31 August 2010

The Matchlock Gun

In my quest to read all the Newbery-winning books I knew that I would find some that I didn't like.

I don't like The Matchlock Gun (this edition is closer to the edition I borrowed from the library).  Winner of the 1942 medal.  It's probably more interesting as an artifact of American publishing mid-century than as a fun story to read.

The plot is fairly simplistic: white settlers of Dutch descent in colonial New England are threatened during the French and Indian war; father leaves to help the militia leaving mother, tweener son, and young daughter at homestead; wouldnchyaknowit but a group of Indians shows up, wounding the mother as she runs to alert the children; the son saves the family by firing the 16th century Spanish matchlock gun; the home burns down but the family is alive when the father returns.  The end.

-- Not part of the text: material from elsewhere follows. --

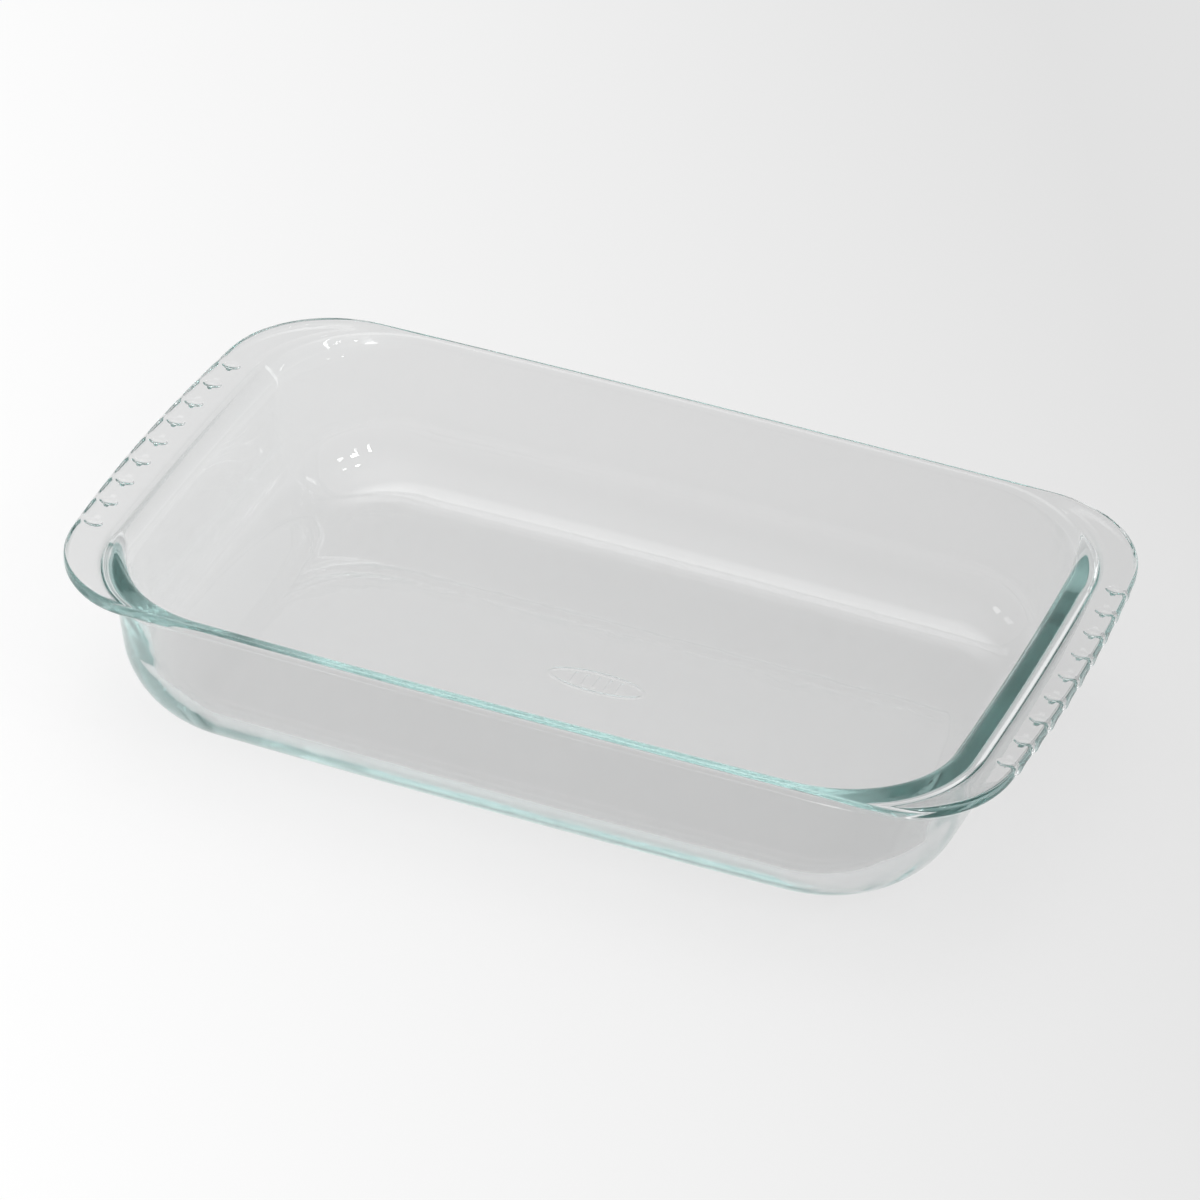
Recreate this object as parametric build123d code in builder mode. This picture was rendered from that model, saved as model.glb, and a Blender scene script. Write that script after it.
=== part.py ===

According to the author's lengthy foreword (which ought to be an Afterword since it gives nearly the whole book away), the story is based on a real event in the author's family history.  Fair enough.  However, the way Native Americans are depicted in the illustration and description, essentially as savages, is a reflection of a mid-twentieth-century viewpoint; it really doesn't work in 2010.  The illustrations are also very garish and look like they were done by a grade schooler with a limited number of crayons (the illustrations were also placed in odd areas, sometimes before the text of the scene depicted).

Vocab: muster, culverins, boneset (I think this is an herb), camomile, schnapps

All in all, I wouldn't assign this as a book for children.  Maybe for a history of publishing class or as a refence about cultural attitudes.  Caddie Woodlawn is older by about 6 years and is far better in both tone and story.